Jewish revenge groups were founded in not only Eastern Europe but also Central Europe. Nasza Grupa, a group of Zionist Youth members from Będzin, Poland, aimed to exact vengeance in Germany. Emil Brigg, later a hero in Israel’s War of Independence, recounted: “We had nothing to lose [ . . . ]. We wanted only revenge. Young men and women burning for vengeance, with nothing in their world but a mighty urge to kill Germans and to destroy whoever was collaborating with Germans.”18 Some members of Nasza Grupa, who had volunteered for the Red Army, succeeded in acts of vengeance, but not as much as they had wished: not as Jews, and not as representatives of the entire Jewish nation against the entire German nation. One of them, Manos Diamant, visited Auschwitz as soon as the war ended, and he saw this command written on one of the walls of the torture chambers: “Jews, take vengeance!” These words guided his future. He and Alex Gatmon, a fellow member of the group, headed a squad in Austria that executed those who had been found guilty. Most of the members felt as if they were judges without robes, judges of a special kind who together delivered and immediately carried out their sentences. They bound and gagged suspects, held a few minutes of trial proceedings for each, and read an indictment. They prosecuted murderers who had been active in the ghettos and concentration camps—those who had killed with their own hands and could be reliably identified, in the group’s opinion, by at least two witnesses. “No court of true justice in the world would have handed down a different verdict if he confessed on his own without being interrogated,” said Diamant. These killers were mostly, but not always, SS troops. The group then killed the suspect. They made a practice of leaving a note on the murderer’s body so that the world would know that this was vengeance by Jews; they concentrated primarily on eliminating war criminals who had been released by the Allied nations’ judges, a particularly galling lack of justice: “We had been sure that all Europe would be swept up in a wave of vengeance,” Diamant recounted.19

Near the end of 1945, Asher Ben-Natan arrived in Vienna. He was among the leaders of the Bricha—a clandestine exodus of survivors out of Europe and bound for Palestine—through Austria and Italy. In later years, he would serve as Israel’s first ambassador to Germany. Members of Nasza Grupa, including Gatmon and Diamant, joined him as activists in the Bricha, and they became a self-styled documentation center, compiling a long, detailed list of the war criminals they discovered. “My instructions were clear,” Ben-Natan wrote, referring to instructions from the Zionist leadership of the Yishuv. “We aren’t judges, and we are not to personally harm the criminals but to turn them over to the allied or Austrian authorities for punishment.”20 But he noted the severity of such punishment: in those days, in several countries, war criminals delivered to the authorities were typically either sentenced to death or given long prison terms, most often in Siberia.

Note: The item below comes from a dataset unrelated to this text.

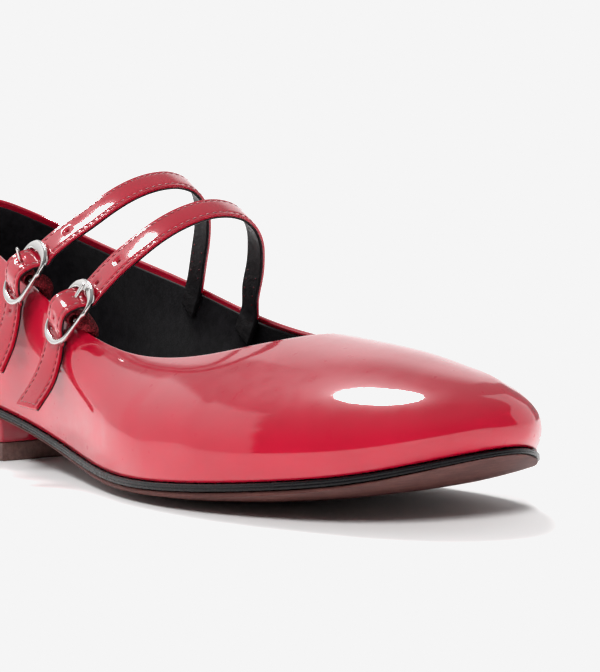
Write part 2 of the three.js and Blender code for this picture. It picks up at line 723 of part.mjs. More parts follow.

For that reason, Ben-Natan instructed the Nasza Grupa members not to continue their previous methods of revenge.

Many of those who left for Israel returned to Europe in 1949 because they disagreed with Ben-Natan’s course of operations and had decided to renew the acts of vengeance, but despite punctilious preparations and great effort, they failed to achieve their goal. Some of the group’s members persisted until the Israeli embassy was opened in Vienna. In 1950 they received an order to cease their activities, an order they obeyed because they were already Israeli passport-holders. However, from that point until their deaths, they expressed disappointment in the leadership of the newborn country for not adequately investing time and effort into the matter and for preventing them from carrying out what they believed was called for.21

There were survivors who spent months finding the killers of their loved ones and enacting deadly revenge; still other survivors took revenge, whenever conditions permitted, on whomever they came across. For example, four young men who had been freed from the Landsberg/Kaufering concentration camp, near Munich, stole British jeeps and drove into a neighboring town, where they mounted a pogrom of their own for four or five hours, punching and beating. Soldiers of the Jewish Brigade who arrived at the scene “stood there stunned. They couldn’t agree with this [and sent us away]. We broke everything around—we broke windows, we hit children and old people too. The hatred inside us was terrible, a heavy burden of rage.” It is difficult to determine how many such incidents occurred, with survivors taking action either independently or with a few comrades; there has not yet been a study on this individual vengeance. 22

Aside from one chapter, devoted partly to acts of vengeance by the Jewish Brigade (a five-thousand-strong Eretz-Israeli volunteer unit within the ranks of the British army who fought against Nazi Germany), this book will not detail the above matters: not the acts of vengeance by non-Jews, partisan militias, Jewish soldiers in Eastern Europe, spontaneously self-organized groups, individuals at their own initiative, or even concentration camp survivors. It will not inquire whether the survivors, who had passed through seven departments of hell, summoned their strength to initiate or join in on these acts of vengeance. But although none of those stories will be discussed here, they do testify to the scope of the desire for vengeance that prevailed among Jews and non-Jews across Europe during the war and for some years afterward. In other words, Kovner and his group were not alone in their desire for revenge. On the contrary, they gave expression to a feeling common to many—even if, indeed, it remained a mere wish for most Jews. Only occasionally was this translated into action—and those rare events have faded from memory over the years.

WHAT IS VENGEANCE?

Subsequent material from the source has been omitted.